Malgré ces limitations et ces difficultés, les TPI demeurent, aux yeux d'Hélène Dumont, une solution de remplacement valable à la vengeance. «Ils permettent de mettre fin sans violence à des millénaires d'impunité et de sublimer les conflits par la parole et le débat. En cela, ils sont des actes de civilisation. Mais il faut éviter d'y placer des attentes qu'ils ne peuvent pas satisfaire, comme la réconciliation et la lutte contre la pauvreté, qui est une des causes des conflits.»

Peine de mort: violence totale

Les TPI écartent d'emblée le recours à la peine de mort contre les génocidaires et auteurs de crimes contre l'humanité, une position que partage entièrement Hélène Dumont.

«Avec la guerre, la peine de mort est une violence totale et constitue le seul espace où il est légalement permis de tuer. Pour mettre fin à une culture de violence, il faut réduire cet espace et convaincre ceux qui ont le pouvoir de l'appliquer que la peine de mort n'est ni ³rentable² ni avantageuse. Les responsables de l'application des sanctions ont alors l'occasion de dire au coupable: je ne me servirai pas de ton arme.»
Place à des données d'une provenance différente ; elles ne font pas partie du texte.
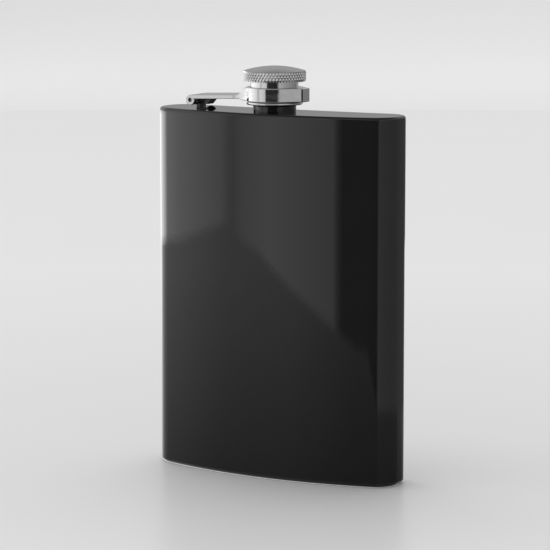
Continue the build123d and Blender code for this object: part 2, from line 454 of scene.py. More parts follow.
def cap_head():
    """Knurled head: a lattice of small pyramids between two diagonal sets of grooves."""
    around = 2 * round(2 * pi * HEAD_RADIUS / KNURL_PITCH)
    rows = ceil((HEAD_SHOULDER - HEAD_BOTTOM) / (KNURL_PITCH * KNURL_RISE / 2))
    rim = HEAD_RADIUS - HEAD_BEVEL
    column = np.arange(around)

    def level(radius, height):
        angles = column * 2 * pi / around
        reach = radius if isinstance(radius, np.ndarray) else np.full(around, radius)
        return np.stack(
            [reach * np.cos(angles), reach * np.sin(angles), np.full(around, BODY_TOP + height)], axis=1
        )

    rings = [level(0.2, SLEEVE_TOP), level(SLEEVE_RADIUS - 0.05, SLEEVE_TOP)]
    rings.append(level(SLEEVE_RADIUS, SLEEVE_TOP - 0.05))
    rings.append(level(SLEEVE_RADIUS, HEAD_BOTTOM + 0.1))
    rings.append(level(SLEEVE_RADIUS + 0.1, HEAD_BOTTOM))
    rings.append(level(rim - 0.15, HEAD_BOTTOM))
    first_knurl = len(rings)
    for row in range(rows + 1):
        height = HEAD_BOTTOM + (HEAD_SHOULDER - HEAD_BOTTOM) * row / rows
        from_edge = min(height - HEAD_BOTTOM, HEAD_SHOULDER - height)
        limit = rim + min(from_edge, HEAD_BEVEL)
        crest = np.where((row + column) % 2 == 1, HEAD_RADIUS, HEAD_RADIUS - KNURL_DEPTH)
        rings.append(level(np.minimum(crest, limit), height))
    last_knurl = len(rings) - 1
    rise = HEAD_APEX - HEAD_SHOULDER
    dome = (rim**2 + rise**2) / (2 * rise)
    for share in np.linspace(0, 1, 41)[:-1] ** 1.5:
        radius = (rim - 0.12) * (1 - share) + 0.1 * share
        rings.append(level(radius, HEAD_APEX - dome + sqrt(dome**2 - radius**2)))
    vertices, faces = skin(rings, caps=True)
    crisp = []
    for face in faces:
        row, i = divmod(face[0], around)
        if len(face) != 4 or not first_knurl <= row < last_knurl:
            crisp.append(face)
        elif (row - first_knurl + i) % 2 == 0:
            crisp += [(face[0], face[1], face[2]), (face[0], face[2], face[3])]
        else:
            crisp += [(face[0], face[1], face[3]), (face[1], face[2], face[3])]
    return vertices, crisp


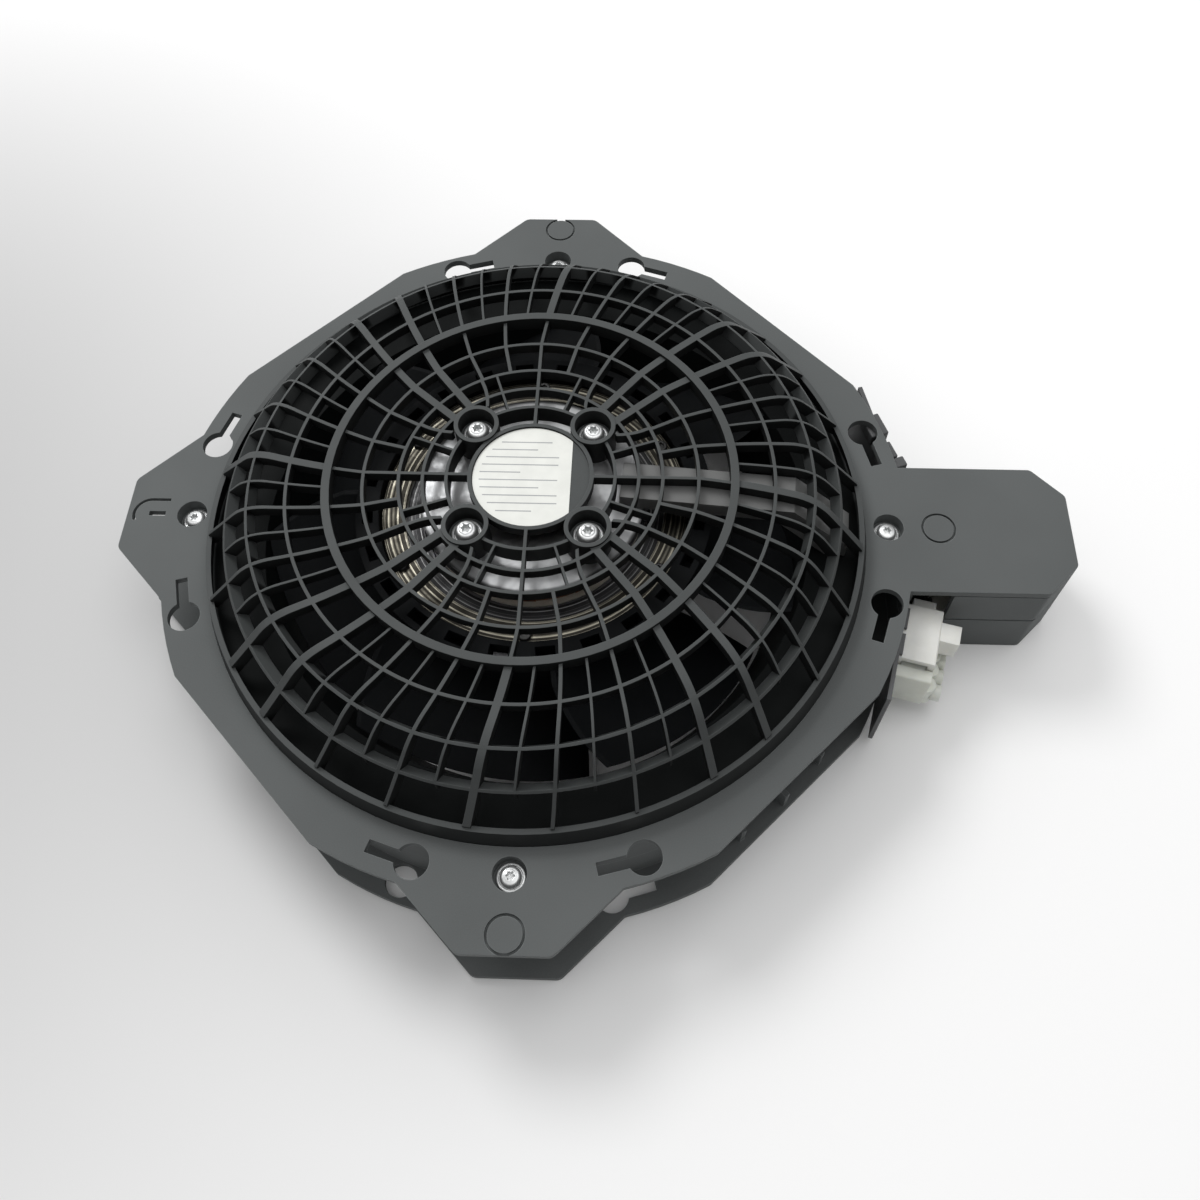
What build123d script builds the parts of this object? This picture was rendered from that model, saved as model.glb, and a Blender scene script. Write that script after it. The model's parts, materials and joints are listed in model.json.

La présentation d'Hélène Dumont aura lieu le jeudi 7 octobre à 13 h 30 au cours de la table ronde sur les politiques pénales et la justice réparatrice. Le congrès est organisé par la coalition Tous ensemble contre la peine de mort avec la collaboration de divers partenaires gouvernementaux, d'ONG, d'associations professionnelles et de syndicats.